■ **Objective**: Nothing but the lines from the one containing "obj.matrix_world = world" to the end of the data should be returned, each exactly as written.

>> start Provided material

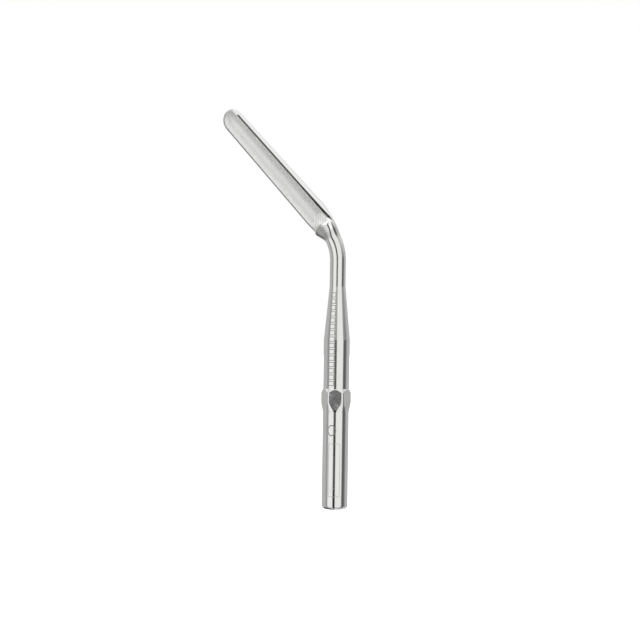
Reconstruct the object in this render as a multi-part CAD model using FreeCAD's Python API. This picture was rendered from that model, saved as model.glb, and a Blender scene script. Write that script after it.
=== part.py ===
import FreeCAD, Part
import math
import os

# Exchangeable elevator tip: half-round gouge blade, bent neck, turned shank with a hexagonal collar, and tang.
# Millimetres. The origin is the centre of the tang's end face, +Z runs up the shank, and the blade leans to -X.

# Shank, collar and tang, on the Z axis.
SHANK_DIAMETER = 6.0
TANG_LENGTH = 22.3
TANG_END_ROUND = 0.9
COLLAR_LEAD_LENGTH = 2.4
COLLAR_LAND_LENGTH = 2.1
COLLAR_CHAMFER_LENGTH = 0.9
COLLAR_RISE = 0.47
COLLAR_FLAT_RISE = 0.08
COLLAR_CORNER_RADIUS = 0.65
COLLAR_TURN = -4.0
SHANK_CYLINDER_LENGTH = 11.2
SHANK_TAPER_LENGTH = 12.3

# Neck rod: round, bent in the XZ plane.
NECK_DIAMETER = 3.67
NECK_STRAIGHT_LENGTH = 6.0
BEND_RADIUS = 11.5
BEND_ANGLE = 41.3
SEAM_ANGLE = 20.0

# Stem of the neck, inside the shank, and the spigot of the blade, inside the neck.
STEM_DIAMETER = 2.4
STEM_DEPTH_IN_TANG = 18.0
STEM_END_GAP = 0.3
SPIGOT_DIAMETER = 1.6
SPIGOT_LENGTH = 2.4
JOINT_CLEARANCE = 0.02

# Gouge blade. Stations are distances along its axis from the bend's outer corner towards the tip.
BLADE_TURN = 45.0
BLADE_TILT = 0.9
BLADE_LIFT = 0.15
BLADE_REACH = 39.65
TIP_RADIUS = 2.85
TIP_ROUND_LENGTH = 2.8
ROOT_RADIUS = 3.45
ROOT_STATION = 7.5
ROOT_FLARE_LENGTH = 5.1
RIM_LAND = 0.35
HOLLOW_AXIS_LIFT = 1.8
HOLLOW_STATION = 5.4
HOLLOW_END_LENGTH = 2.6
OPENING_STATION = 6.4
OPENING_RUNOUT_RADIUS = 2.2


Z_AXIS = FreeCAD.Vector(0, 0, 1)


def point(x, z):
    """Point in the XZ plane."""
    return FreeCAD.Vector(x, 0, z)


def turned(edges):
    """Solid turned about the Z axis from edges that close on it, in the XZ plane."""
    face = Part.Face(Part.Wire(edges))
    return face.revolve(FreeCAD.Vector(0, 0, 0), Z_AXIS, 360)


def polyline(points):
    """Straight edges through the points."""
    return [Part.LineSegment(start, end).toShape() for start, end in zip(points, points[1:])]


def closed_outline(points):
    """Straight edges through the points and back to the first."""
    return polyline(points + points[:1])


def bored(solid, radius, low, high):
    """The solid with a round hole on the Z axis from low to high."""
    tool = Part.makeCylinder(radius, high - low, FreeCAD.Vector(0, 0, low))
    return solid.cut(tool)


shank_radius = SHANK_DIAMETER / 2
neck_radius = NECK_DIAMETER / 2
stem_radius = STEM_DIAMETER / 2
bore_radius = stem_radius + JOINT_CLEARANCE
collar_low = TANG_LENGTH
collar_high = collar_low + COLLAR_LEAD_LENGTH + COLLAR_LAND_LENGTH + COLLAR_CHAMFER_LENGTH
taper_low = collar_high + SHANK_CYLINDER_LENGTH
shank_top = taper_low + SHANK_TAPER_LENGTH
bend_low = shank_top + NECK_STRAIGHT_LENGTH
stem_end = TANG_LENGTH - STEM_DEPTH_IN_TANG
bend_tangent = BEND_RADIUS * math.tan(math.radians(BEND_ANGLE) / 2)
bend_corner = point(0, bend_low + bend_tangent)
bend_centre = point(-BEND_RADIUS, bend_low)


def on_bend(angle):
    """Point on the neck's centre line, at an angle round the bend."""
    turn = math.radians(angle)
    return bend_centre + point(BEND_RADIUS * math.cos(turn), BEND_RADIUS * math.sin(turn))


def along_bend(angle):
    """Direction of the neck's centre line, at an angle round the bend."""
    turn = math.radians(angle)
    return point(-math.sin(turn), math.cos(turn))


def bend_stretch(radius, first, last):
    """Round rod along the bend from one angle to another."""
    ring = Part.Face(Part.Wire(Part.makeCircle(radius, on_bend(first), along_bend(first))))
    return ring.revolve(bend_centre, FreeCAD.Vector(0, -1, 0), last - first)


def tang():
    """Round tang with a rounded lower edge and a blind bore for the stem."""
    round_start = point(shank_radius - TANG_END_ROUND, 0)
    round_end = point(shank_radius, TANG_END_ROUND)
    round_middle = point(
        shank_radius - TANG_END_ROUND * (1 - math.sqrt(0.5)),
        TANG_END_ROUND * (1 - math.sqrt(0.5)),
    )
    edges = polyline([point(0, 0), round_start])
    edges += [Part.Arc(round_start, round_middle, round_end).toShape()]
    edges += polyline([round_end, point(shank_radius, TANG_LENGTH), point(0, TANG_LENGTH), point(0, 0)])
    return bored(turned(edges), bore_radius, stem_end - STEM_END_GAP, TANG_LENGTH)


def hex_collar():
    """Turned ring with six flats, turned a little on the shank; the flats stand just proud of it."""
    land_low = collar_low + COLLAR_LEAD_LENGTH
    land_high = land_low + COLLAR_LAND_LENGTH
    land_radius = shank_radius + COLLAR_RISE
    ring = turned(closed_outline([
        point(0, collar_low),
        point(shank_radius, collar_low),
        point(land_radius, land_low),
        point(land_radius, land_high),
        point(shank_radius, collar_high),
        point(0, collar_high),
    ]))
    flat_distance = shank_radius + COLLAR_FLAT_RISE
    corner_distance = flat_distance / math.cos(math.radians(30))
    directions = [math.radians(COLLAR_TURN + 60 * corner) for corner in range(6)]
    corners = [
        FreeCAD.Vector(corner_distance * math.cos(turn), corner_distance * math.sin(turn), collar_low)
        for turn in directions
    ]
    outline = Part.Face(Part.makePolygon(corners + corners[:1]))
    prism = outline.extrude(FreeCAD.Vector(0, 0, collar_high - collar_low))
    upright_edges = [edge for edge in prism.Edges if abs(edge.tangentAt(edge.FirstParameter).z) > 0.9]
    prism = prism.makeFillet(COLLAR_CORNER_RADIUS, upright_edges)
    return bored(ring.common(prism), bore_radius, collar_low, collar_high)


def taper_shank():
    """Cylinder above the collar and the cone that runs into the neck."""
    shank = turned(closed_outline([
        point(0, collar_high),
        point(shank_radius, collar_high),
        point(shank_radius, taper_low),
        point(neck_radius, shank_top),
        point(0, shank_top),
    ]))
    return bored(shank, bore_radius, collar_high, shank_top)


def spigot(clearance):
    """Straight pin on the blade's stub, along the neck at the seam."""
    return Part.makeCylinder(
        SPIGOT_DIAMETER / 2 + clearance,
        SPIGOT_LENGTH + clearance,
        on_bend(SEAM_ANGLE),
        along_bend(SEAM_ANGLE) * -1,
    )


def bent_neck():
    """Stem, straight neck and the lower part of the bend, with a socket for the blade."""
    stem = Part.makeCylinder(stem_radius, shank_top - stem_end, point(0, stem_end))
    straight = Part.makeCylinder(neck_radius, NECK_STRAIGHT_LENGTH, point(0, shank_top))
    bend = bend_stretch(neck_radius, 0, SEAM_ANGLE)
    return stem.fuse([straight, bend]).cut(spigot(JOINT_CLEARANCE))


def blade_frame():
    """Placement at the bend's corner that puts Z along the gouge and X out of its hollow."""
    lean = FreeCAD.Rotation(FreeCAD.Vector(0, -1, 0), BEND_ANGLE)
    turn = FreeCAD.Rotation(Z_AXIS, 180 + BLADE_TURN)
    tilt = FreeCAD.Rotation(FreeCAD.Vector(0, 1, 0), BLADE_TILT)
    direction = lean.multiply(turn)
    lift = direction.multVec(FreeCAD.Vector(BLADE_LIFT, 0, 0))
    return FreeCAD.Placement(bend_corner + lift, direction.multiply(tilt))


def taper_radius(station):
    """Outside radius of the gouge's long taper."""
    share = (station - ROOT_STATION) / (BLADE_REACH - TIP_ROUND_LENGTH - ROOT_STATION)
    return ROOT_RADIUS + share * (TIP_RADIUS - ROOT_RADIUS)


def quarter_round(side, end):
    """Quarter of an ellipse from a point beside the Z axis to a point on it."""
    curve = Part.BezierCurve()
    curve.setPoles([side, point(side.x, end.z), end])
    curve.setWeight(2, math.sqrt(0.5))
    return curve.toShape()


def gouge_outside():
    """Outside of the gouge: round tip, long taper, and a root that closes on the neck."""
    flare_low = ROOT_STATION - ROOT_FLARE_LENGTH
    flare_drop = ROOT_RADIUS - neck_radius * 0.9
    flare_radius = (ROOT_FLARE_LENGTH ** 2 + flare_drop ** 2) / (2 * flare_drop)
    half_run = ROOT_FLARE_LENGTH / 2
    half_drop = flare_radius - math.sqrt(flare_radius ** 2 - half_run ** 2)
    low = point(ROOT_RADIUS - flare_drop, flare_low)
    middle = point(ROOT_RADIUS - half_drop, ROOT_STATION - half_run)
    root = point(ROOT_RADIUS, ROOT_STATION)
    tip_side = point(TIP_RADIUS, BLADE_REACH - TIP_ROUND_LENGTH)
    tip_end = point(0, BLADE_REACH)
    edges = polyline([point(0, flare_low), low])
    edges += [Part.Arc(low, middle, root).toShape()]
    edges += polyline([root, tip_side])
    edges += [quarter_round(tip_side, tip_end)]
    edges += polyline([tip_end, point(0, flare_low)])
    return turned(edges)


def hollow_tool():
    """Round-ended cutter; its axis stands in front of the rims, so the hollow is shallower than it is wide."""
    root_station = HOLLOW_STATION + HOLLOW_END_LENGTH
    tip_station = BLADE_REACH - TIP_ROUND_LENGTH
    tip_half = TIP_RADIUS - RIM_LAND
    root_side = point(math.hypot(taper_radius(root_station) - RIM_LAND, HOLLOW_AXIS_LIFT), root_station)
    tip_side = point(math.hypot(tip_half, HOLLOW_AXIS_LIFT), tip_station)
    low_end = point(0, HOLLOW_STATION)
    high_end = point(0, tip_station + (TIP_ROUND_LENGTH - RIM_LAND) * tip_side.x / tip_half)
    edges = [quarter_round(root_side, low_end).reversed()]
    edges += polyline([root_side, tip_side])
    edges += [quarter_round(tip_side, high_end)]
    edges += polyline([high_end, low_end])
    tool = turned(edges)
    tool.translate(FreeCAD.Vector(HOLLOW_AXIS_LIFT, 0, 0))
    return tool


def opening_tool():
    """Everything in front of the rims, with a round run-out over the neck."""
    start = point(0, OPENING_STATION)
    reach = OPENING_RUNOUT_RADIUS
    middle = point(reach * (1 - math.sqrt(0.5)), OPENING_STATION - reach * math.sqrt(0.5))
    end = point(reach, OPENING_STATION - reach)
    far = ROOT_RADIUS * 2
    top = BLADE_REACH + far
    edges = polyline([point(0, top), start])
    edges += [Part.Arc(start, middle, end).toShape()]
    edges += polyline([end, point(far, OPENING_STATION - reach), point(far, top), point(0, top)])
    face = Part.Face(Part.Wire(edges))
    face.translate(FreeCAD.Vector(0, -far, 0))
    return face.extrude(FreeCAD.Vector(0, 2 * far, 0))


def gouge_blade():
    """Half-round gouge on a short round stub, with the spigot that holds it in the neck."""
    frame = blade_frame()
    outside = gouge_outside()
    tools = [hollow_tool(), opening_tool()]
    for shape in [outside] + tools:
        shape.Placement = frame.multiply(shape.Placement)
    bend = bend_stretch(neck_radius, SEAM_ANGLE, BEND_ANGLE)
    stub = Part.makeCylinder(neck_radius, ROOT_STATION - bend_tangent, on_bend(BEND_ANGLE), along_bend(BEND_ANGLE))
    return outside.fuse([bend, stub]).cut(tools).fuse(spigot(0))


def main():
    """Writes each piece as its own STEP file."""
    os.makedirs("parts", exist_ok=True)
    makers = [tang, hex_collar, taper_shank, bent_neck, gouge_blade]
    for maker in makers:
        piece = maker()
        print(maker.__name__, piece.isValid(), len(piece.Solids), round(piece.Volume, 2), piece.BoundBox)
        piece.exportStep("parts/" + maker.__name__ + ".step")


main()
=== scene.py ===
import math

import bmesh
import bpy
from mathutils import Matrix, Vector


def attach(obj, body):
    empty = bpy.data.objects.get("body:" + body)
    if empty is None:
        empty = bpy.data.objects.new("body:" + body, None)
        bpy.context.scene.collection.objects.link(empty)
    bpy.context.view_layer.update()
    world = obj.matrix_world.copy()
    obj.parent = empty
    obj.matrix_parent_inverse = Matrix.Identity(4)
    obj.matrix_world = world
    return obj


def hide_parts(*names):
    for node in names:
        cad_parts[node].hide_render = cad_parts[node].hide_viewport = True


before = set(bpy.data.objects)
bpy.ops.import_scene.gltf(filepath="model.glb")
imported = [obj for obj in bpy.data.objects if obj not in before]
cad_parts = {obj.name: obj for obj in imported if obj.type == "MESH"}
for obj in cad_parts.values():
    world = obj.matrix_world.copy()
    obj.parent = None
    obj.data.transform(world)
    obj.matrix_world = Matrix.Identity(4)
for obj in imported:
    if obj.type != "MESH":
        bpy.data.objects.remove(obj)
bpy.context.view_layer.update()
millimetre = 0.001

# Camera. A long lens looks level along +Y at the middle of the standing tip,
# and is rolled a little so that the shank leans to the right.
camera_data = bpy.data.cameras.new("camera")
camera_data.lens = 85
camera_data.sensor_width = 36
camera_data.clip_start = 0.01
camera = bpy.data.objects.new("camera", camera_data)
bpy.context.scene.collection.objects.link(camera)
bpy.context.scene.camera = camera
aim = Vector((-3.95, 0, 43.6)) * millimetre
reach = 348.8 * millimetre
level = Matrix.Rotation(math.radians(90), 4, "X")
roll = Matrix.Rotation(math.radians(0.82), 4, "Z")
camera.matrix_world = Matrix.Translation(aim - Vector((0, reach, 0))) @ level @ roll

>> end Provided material

■ **Full output**:
    obj.matrix_world = world
    return obj


def hide_parts(*names):
    for node in names:
        cad_parts[node].hide_render = cad_parts[node].hide_viewport = True


before = set(bpy.data.objects)
bpy.ops.import_scene.gltf(filepath="model.glb")
imported = [obj for obj in bpy.data.objects if obj not in before]
cad_parts = {obj.name: obj for obj in imported if obj.type == "MESH"}
for obj in cad_parts.values():
    world = obj.matrix_world.copy()
    obj.parent = None
    obj.data.transform(world)
    obj.matrix_world = Matrix.Identity(4)
for obj in imported:
    if obj.type != "MESH":
        bpy.data.objects.remove(obj)
bpy.context.view_layer.update()
millimetre = 0.001

# Camera. A long lens looks level along +Y at the middle of the standing tip,
# and is rolled a little so that the shank leans to the right.
camera_data = bpy.data.cameras.new("camera")
camera_data.lens = 85
camera_data.sensor_width = 36
camera_data.clip_start = 0.01
camera = bpy.data.objects.new("camera", camera_data)
bpy.context.scene.collection.objects.link(camera)
bpy.context.scene.camera = camera
aim = Vector((-3.95, 0, 43.6)) * millimetre
reach = 348.8 * millimetre
level = Matrix.Rotation(math.radians(90), 4, "X")
roll = Matrix.Rotation(math.radians(0.82), 4, "Z")
camera.matrix_world = Matrix.Translation(aim - Vector((0, reach, 0))) @ level @ roll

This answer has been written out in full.